Write out, word for word, every line from the one containing "Give this object's" through the last line of the records below, both ends included.

### Dataset excerpts
━━━━━━━━━━

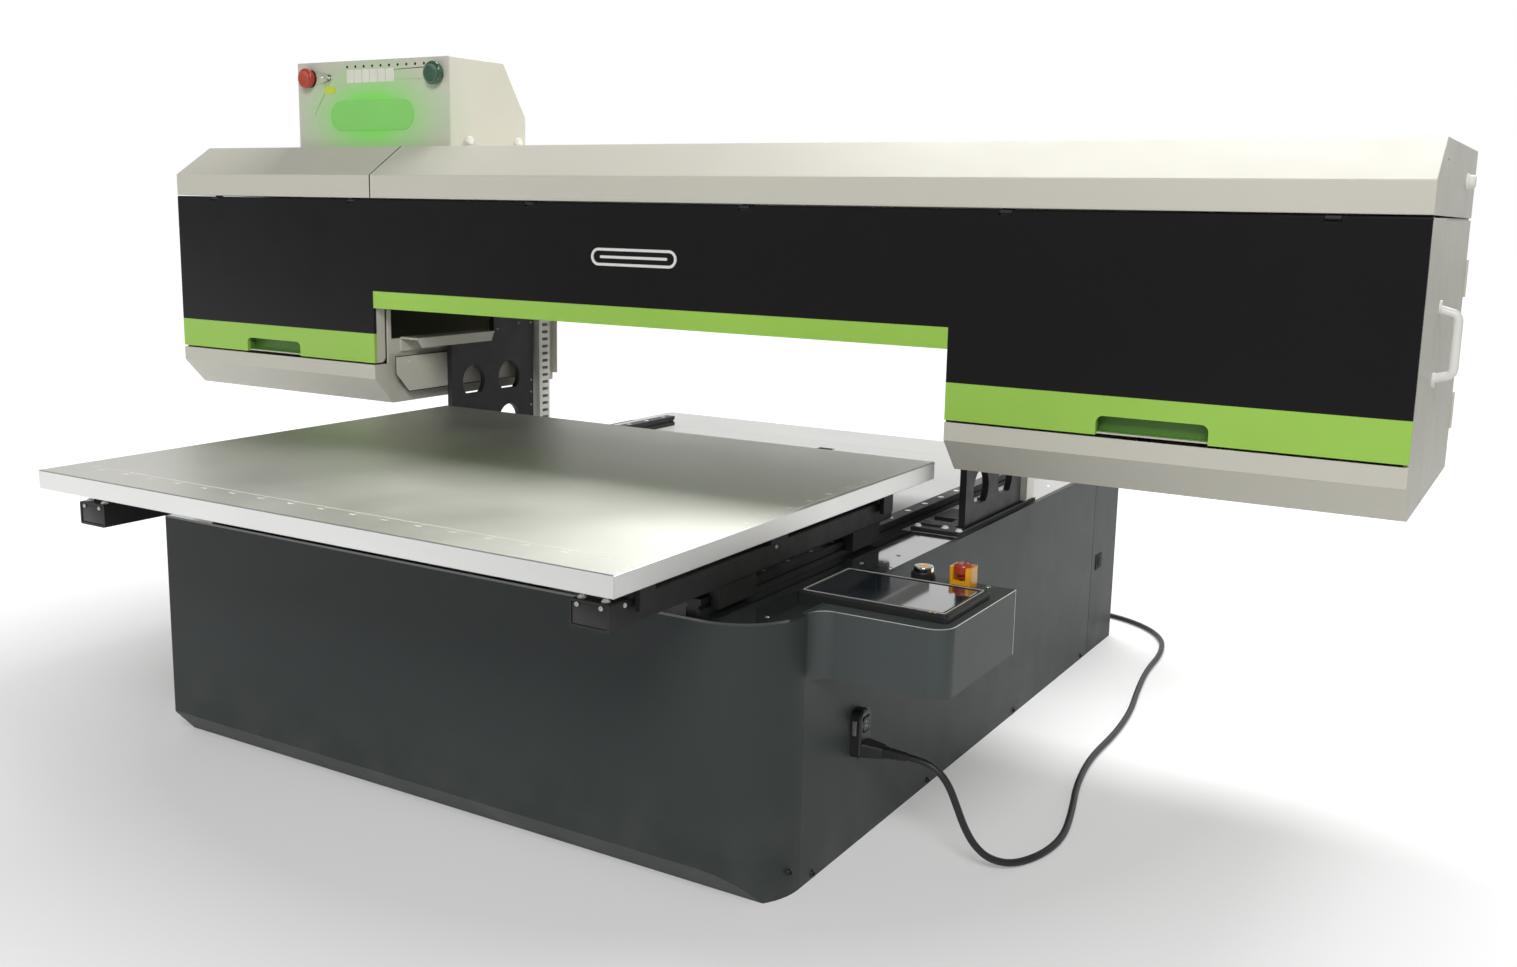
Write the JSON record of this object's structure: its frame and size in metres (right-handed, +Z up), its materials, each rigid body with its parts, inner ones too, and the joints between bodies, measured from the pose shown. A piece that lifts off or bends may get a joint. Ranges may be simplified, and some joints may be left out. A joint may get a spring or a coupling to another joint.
{
  "type": "flatbed uv printer",
  "caption": "Flatbed UV printer: dark base cabinet, aluminium bed sliding under a lifting gantry with a carriage behind a green-striped black door.",
  "frame": {"origin": "centre of the base's underside, where it rests", "axes": "+X to the operator's right along the gantry, +Y to the back along the bed travel, +Z up"},
  "size_m": [2.0865, 1.799, 1.015],
  "materials": {
    "base_paint": "satin charcoal paint",
    "deck_dark": "gloss charcoal paint",
    "deck_light": "satin light grey paint",
    "hood_paint": "satin warm grey paint",
    "green_trim": "satin green paint",
    "door_black": "black acrylic sheet",
    "aluminium": "brushed and anodised",
    "black_steel": "black powder coat",
    "steel": "ground",
    "black_plastic": "moulded",
    "screen": "polished",
    "yellow_plastic": "moulded",
    "red_plastic": "moulded",
    "green_plastic": "moulded",
    "white_plastic": "moulded",
    "silver": "polished",
    "duct_plastic": "extruded",
    "belt_rubber": "moulded",
    "cord_rubber": "moulded"
  },
  "bodies": {
    "base": {"base_pan": "black_steel", "base_frame": "black_steel", "front_cover": "base_paint", "side_panels": "base_paint", "rear_cover": "base_paint", "front_deck": "deck_dark", "rear_deck": "deck_light", "rear_deck_cover": "deck_light", "control_pod": "base_paint", "screen_bezel": "black_plastic", "screen_glass": "screen", "estop_shroud": "yellow_plastic", "start_collar": "black_plastic", "power_inlet": "black_plastic", "mains_plug": "cord_rubber", "mains_cord": "cord_rubber", "cord_coil": "cord_rubber", "wall_plug": "cord_rubber", "leg_seals": "black_steel", "wiring_ducts": "duct_plastic", "z_guides": "steel", "drive_motors": "black_steel", "y_rails": "black_steel"},
    "bed": {"bed_plate": "aluminium", "bed_tubes": "black_steel", "bed_frame": "black_steel", "y_blocks": "black_steel"},
    "gantry": {"legs": "black_steel", "gantry_beam": "aluminium", "x_rails": "steel", "left_wing": "hood_paint", "right_wing": "hood_paint", "top_covers": "hood_paint", "gantry_rear_cover": "hood_paint", "drip_channel": "hood_paint", "z_blocks": "steel", "x_drive": "black_steel", "x_belt": "belt_rubber", "top_box": "hood_paint", "door_hinge_rod": "steel"},
    "carriage": {"carriage_body": "hood_paint", "print_heads": "black_plastic", "uv_lamps": "black_steel"},
    "front_door": {"door_panel": "door_black", "door_trim": "green_trim", "door_frame": "hood_paint"},
    "end_door": {"end_door": "hood_paint", "end_handle": "white_plastic"},
    "y_screw": {"y_screw": "steel"},
    "left_z_screw": {"left_z_screw": "steel"},
    "right_z_screw": {"right_z_screw": "steel"},
    "capping_tray": {"capping_tray": "black_plastic"},
    "start_button": {"start_button": "silver"},
    "estop_button": {"estop_button": "red_plastic"},
    "rocker_switch": {"rocker_switch": "black_plastic"},
    "red_button": {"red_button": "red_plastic"},
    "green_button": {"green_button": "green_plastic"},
    "toggle_lever": {"toggle_lever": "silver"},
    "x_drive_pulley": {"x_drive_pulley": "aluminium"},
    "x_idler_pulley": {"x_idler_pulley": "aluminium"}
  },
  "joints": [
    {"name": "bed_slide", "type": "slide", "parent": "base", "child": "bed", "axis": [0, 1, 0], "range_m": [0, 0.65]},
    {"name": "y_screw_spin", "type": "hinge", "parent": "base", "child": "y_screw", "pos_m": [0, 0, 0.285], "axis": [0, 1, 0], "range_deg": [-11710, 10]},
    {"name": "gantry_lift", "type": "slide", "parent": "base", "child": "gantry", "axis": [0, 0, 1], "range_m": [-0.12, 0]},
    {"name": "left_z_screw_spin", "type": "hinge", "parent": "base", "child": "left_z_screw", "pos_m": [-0.465, 0.04, 0.16], "axis": [0, 0, 1], "range_deg": [-10, 4330]},
    {"name": "right_z_screw_spin", "type": "hinge", "parent": "base", "child": "right_z_screw", "pos_m": [0.465, 0.04, 0.16], "axis": [0, 0, 1], "range_deg": [-10, 4330]},
    {"name": "carriage_slide", "type": "slide", "parent": "gantry", "child": "carriage", "axis": [1, 0, 0], "range_m": [-1.6, 0.1]},
    {"name": "x_drive_pulley_spin", "type": "hinge", "parent": "gantry", "child": "x_drive_pulley", "pos_m": [1, 0.095, 0.8335], "axis": [0, 0, 1], "range_deg": [-5740, 370]},
    {"name": "x_idler_pulley_spin", "type": "hinge", "parent": "gantry", "child": "x_idler_pulley", "pos_m": [-0.94, 0.095, 0.8335], "axis": [0, 0, 1], "range_deg": [-5740, 370]},
    {"name": "capping_lift", "type": "slide", "parent": "gantry", "child": "capping_tray", "axis": [0, 0, 1], "range_m": [-0.03, 0]},
    {"name": "front_door_hinge", "type": "hinge", "parent": "gantry", "child": "front_door", "pos_m": [0.03, -0.215, 0.7785], "axis": [-1, 0, 0], "range_deg": [0, 80]},
    {"name": "end_door_hinge", "type": "hinge", "parent": "gantry", "child": "end_door", "pos_m": [1.0612, 0.2505, 0.61], "axis": [0, 0, 1], "range_deg": [0, 100]},
    {"name": "start_press", "type": "slide", "parent": "base", "child": "start_button", "axis": [0, 0, -1], "range_m": [0, 0.003], "stiffness_N_per_m": 400},
    {"name": "estop_press", "type": "slide", "parent": "base", "child": "estop_button", "axis": [0, 0, -1], "range_m": [0, 0.004]},
    {"name": "rocker_tilt", "type": "hinge", "parent": "base", "child": "rocker_switch", "pos_m": [0.512, -0.428, 0.1625], "axis": [0, 1, 0], "range_deg": [-6, 6]},
    {"name": "red_button_press", "type": "slide", "parent": "gantry", "child": "red_button", "axis": [0, 1, 0], "range_m": [0, 0.005], "stiffness_N_per_m": 500},
    {"name": "green_button_press", "type": "slide", "parent": "gantry", "child": "green_button", "axis": [0, 1, 0], "range_m": [0, 0.004], "stiffness_N_per_m": 500},
    {"name": "toggle_tilt", "type": "hinge", "parent": "gantry", "child": "toggle_lever", "pos_m": [-0.707, -0.118, 0.988], "axis": [1, 0, 0], "range_deg": [-15, 15]}
  ],
  "couplings": [
    {"joint": "y_screw_spin", "follows": "bed_slide", "rad_per_m": -314.16},
    {"joint": "left_z_screw_spin", "follows": "gantry_lift", "rad_per_m": -628.32},
    {"joint": "right_z_screw_spin", "follows": "gantry_lift", "rad_per_m": -628.32},
    {"joint": "x_drive_pulley_spin", "follows": "carriage_slide", "rad_per_m": 62.5},
    {"joint": "x_idler_pulley_spin", "follows": "carriage_slide", "rad_per_m": 62.5}
  ]
}
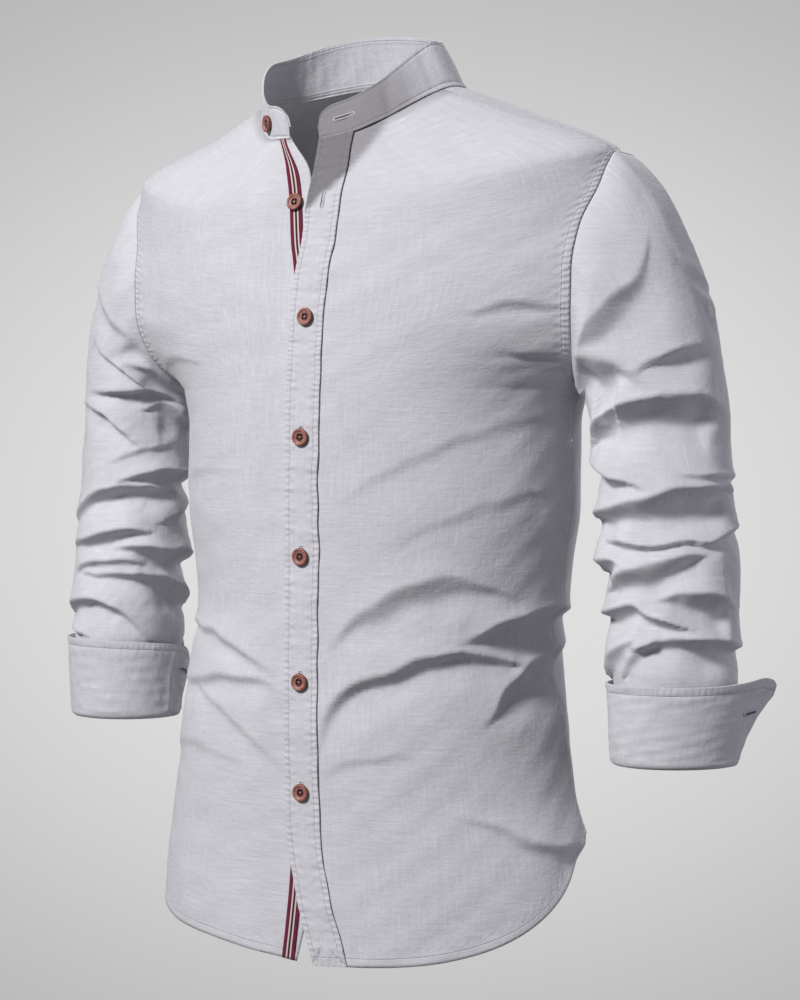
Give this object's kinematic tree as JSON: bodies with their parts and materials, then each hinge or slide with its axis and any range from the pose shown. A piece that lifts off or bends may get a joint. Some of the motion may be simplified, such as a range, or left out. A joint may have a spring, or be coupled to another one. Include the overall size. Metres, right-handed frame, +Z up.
{
  "type": "mandarin collar shirt",
  "caption": "Long-sleeved shirt with a standing band collar worn open, a buttoned placket band, turned-back cuffs and a curved shirt-tail hem.",
  "frame": {"origin": "midway between the two side neck points, where the shoulders carry the shirt", "axes": "+Z up, front facing -Y, the wearer's left is +X"},
  "size_m": [0.6626, 0.2594, 0.7694],
  "materials": {
    "linen": "pale lavender-grey slub linen and cotton, matt",
    "striped_tape": "burgundy woven tape with two thin cream stripes",
    "button": "reddish-brown wood look, satin"
  },
  "bodies": {
    "root": {"front_left": "linen", "front_right": "linen", "back": "linen", "placket_band": "linen", "placket_tape": "striped_tape", "collar": "linen", "sleeve_left": "linen", "sleeve_right": "linen", "cuff_left": "linen", "cuff_right": "linen", "button_placket_1": "button", "button_placket_2": "button", "button_placket_3": "button", "button_placket_4": "button", "button_placket_5": "button", "button_tape": "button", "button_collar": "button"}
  },
  "joints": []
}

━━━━━━━━━━

### Task solution
Give this object's kinematic tree as JSON: bodies with their parts and materials, then each hinge or slide with its axis and any range from the pose shown. A piece that lifts off or bends may get a joint. Some of the motion may be simplified, such as a range, or left out. A joint may have a spring, or be coupled to another one. Include the overall size. Metres, right-handed frame, +Z up.
{
  "type": "mandarin collar shirt",
  "caption": "Long-sleeved shirt with a standing band collar worn open, a buttoned placket band, turned-back cuffs and a curved shirt-tail hem.",
  "frame": {"origin": "midway between the two side neck points, where the shoulders carry the shirt", "axes": "+Z up, front facing -Y, the wearer's left is +X"},
  "size_m": [0.6626, 0.2594, 0.7694],
  "materials": {
    "linen": "pale lavender-grey slub linen and cotton, matt",
    "striped_tape": "burgundy woven tape with two thin cream stripes",
    "button": "reddish-brown wood look, satin"
  },
  "bodies": {
    "root": {"front_left": "linen", "front_right": "linen", "back": "linen", "placket_band": "linen", "placket_tape": "striped_tape", "collar": "linen", "sleeve_left": "linen", "sleeve_right": "linen", "cuff_left": "linen", "cuff_right": "linen", "button_placket_1": "button", "button_placket_2": "button", "button_placket_3": "button", "button_placket_4": "button", "button_placket_5": "button", "button_tape": "button", "button_collar": "button"}
  },
  "joints": []
}